--- START ---
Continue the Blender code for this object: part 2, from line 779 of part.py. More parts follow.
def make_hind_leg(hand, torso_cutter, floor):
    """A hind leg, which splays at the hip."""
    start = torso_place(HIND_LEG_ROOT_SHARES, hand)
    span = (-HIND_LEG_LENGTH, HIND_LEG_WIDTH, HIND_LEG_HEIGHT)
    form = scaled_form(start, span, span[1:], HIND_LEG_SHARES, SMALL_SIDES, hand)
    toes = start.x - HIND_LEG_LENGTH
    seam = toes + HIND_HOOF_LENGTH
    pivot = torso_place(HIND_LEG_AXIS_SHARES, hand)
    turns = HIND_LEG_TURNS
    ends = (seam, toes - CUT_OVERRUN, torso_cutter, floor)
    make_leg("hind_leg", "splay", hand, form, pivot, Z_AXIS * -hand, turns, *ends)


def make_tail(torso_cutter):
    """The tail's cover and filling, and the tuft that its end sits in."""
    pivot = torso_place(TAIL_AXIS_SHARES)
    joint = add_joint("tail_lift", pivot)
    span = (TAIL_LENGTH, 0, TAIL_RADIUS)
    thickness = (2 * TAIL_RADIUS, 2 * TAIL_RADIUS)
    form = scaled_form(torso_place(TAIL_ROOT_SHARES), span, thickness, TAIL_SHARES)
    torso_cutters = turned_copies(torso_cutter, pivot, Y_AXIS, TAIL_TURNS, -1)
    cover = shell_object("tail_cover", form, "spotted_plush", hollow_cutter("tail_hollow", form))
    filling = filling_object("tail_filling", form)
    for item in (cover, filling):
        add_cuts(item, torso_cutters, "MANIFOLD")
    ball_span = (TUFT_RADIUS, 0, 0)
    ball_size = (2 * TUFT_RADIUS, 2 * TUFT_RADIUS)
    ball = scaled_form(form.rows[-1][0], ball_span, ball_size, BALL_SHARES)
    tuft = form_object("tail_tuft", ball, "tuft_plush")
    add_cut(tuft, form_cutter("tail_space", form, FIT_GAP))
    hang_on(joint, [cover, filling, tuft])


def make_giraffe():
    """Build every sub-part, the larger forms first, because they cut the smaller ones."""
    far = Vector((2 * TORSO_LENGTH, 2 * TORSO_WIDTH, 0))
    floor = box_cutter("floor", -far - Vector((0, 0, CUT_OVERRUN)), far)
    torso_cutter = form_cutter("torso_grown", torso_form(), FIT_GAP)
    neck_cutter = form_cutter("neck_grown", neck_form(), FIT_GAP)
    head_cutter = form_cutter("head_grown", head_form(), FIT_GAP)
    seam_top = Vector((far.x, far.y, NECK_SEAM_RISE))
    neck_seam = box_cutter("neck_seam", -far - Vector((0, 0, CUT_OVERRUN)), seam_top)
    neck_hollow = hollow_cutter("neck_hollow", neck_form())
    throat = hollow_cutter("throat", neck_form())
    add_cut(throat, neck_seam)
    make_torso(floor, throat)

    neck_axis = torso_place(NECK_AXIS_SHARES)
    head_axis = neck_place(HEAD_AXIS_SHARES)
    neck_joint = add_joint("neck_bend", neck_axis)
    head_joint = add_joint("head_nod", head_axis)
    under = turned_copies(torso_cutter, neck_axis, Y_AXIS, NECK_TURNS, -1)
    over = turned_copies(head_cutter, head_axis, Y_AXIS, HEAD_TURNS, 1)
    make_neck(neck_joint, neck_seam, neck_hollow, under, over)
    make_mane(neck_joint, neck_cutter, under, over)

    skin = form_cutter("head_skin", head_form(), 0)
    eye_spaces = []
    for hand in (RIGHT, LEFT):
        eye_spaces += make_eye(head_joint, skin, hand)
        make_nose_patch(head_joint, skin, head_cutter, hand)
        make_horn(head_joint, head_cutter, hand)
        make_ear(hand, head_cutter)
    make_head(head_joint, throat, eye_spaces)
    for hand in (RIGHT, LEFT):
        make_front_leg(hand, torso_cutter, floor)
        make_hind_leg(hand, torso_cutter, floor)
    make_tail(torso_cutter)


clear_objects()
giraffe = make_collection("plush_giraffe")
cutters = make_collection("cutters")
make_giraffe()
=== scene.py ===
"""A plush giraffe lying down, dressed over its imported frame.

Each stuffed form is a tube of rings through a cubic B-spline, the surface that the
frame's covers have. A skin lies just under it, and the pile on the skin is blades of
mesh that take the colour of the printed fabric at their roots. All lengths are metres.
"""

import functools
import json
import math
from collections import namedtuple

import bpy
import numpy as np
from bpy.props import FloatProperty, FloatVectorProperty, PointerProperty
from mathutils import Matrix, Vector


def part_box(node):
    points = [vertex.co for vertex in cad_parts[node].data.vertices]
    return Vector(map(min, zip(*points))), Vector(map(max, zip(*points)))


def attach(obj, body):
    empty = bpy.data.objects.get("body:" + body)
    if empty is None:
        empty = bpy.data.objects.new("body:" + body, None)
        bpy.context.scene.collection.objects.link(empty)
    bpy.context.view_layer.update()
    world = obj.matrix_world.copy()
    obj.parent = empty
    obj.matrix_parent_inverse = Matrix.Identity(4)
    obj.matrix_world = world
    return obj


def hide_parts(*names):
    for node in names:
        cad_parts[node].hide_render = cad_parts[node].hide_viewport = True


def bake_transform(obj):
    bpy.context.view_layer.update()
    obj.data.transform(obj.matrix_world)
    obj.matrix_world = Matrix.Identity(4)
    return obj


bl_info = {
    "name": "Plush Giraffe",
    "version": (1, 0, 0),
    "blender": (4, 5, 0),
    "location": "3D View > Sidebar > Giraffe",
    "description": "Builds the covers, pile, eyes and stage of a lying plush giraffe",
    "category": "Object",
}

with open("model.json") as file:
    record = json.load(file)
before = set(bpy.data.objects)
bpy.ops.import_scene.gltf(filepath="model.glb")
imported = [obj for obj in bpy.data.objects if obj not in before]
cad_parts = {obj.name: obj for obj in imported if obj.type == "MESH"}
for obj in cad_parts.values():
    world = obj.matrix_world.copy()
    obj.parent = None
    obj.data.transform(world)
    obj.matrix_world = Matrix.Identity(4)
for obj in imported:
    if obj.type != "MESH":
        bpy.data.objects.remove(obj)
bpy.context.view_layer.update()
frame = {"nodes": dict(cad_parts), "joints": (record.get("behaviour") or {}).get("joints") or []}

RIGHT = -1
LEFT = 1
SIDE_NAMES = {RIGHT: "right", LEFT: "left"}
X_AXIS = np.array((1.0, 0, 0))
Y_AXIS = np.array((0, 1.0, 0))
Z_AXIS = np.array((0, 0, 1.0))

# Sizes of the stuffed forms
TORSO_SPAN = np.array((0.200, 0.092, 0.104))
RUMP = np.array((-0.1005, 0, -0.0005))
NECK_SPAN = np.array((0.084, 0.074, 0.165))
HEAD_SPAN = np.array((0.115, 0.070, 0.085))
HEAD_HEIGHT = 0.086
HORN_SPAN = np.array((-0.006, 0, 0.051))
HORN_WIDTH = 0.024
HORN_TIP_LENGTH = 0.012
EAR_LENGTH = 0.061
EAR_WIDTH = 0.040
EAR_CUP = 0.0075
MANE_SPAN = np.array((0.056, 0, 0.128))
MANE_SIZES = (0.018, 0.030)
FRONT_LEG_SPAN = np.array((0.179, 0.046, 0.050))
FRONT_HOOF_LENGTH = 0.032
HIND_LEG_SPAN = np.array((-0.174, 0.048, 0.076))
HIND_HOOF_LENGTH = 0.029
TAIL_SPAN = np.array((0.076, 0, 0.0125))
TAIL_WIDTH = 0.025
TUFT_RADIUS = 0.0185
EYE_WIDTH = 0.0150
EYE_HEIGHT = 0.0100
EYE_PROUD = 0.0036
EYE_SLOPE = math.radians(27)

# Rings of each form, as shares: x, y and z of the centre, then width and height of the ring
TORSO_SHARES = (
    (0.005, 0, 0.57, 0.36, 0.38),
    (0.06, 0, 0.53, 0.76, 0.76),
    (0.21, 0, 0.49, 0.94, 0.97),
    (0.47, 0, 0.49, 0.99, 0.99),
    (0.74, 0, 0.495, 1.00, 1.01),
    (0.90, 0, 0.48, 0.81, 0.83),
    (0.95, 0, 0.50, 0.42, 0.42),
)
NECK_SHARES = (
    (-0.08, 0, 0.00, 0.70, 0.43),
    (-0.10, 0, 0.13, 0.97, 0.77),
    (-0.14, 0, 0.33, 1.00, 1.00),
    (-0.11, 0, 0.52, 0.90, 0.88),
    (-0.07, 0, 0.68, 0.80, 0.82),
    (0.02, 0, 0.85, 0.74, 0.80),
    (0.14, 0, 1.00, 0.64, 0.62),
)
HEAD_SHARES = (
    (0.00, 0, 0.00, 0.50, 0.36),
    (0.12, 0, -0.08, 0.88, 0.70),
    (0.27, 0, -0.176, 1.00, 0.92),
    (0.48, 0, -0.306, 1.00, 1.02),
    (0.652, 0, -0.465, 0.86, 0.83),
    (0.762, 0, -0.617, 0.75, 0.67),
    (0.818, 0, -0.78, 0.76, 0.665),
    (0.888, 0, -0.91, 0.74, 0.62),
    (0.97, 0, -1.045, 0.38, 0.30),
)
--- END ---
• **STATED TASK**: Repeat, word for word, only the lines from the line holding "clear_objects()" through the line holding "from mathutils import Matrix, Vector", with both of those lines included.

• **SOLUTION FOR THIS PROBLEM**:
clear_objects()
giraffe = make_collection("plush_giraffe")
cutters = make_collection("cutters")
make_giraffe()
=== scene.py ===
"""A plush giraffe lying down, dressed over its imported frame.

Each stuffed form is a tube of rings through a cubic B-spline, the surface that the
frame's covers have. A skin lies just under it, and the pile on the skin is blades of
mesh that take the colour of the printed fabric at their roots. All lengths are metres.
"""

import functools
import json
import math
from collections import namedtuple

import bpy
import numpy as np
from bpy.props import FloatProperty, FloatVectorProperty, PointerProperty
from mathutils import Matrix, Vector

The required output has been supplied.